C'est la figure emblématique du combat pour la préservation de la forêt amazonienne. Raoni Metuktire, chef des Kayapos, a pris l’avion à plusieurs reprises – lui qui déteste les innovations techniques des « Blancs », susceptibles de porter atteinte à la culture de son peuple – pour rencontrer des chefs d’État, le prince Charles, l’empereur du Japon ou le pape. L’attention du public n’a été retenue ni par son collier de perles blanches ni par sa coiffure en plumes d’ara, mais par le labret spectaculaire qui lui déforme la bouche. Une pièce de bois circulaire, insérée dans sa lèvre inférieure depuis l’adolescence, donne en effet à son visage un aspect saisissant, pour ne pas dire profondément dérangeant. Les Kayapos n’ont pas l’exclusivité de cet ornement symbolique que l’on retrouve dans d’autres tribus amazoniennes ou africaines, mais Raoni est le seul homme-plateau auquel Chirac, Sarkozy, Hollande et Macron auront serré la main ou donné l’accolade.

Ce vieillard ignore l’année de sa naissance. Sans doute est-il aussi vieux que la forêt qu’il défend bec et ongles. Raoni est d’autant plus respecté par les siens qu’il a obtenu la démarcation de vastes territoires tropicaux. Quoique suspendues à ses lèvres, les nouvelles générations de Kayapos refusent de sacrifier à la tradition du labret, et on les comprend.

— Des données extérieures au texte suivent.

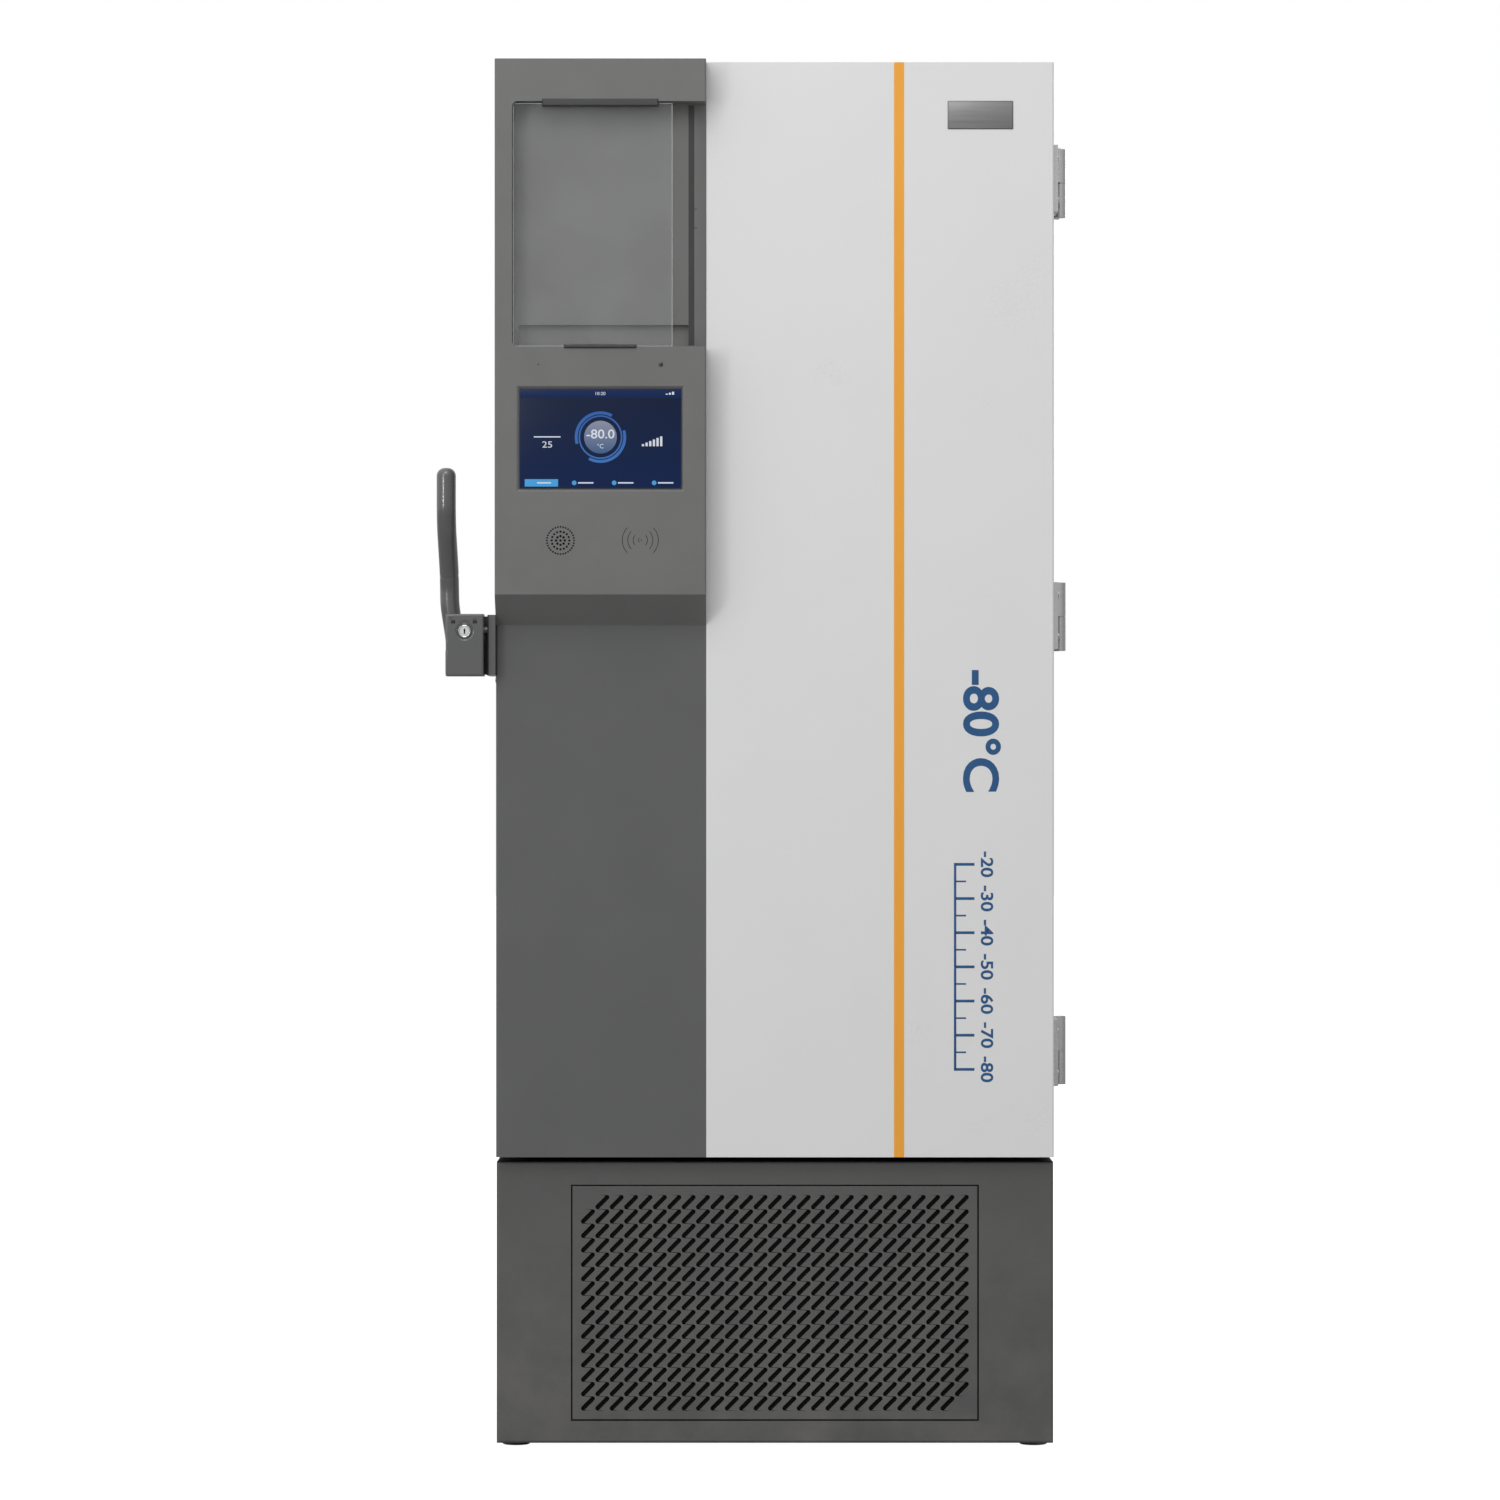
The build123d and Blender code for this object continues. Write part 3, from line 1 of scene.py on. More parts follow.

Cet accessoire d’un autre âge a donné un air archaïque au sauvetage de l’Amazonie, alors que c’est l’avenir de la planète qui s’y joue. Toujours est-il que Raoni, qui ne sait ni lire ni écrire, a réussi à se faire entendre dans le monde entier. Avec lui, la Renommée, cette déesse aux cent bouches, a mérité son nom.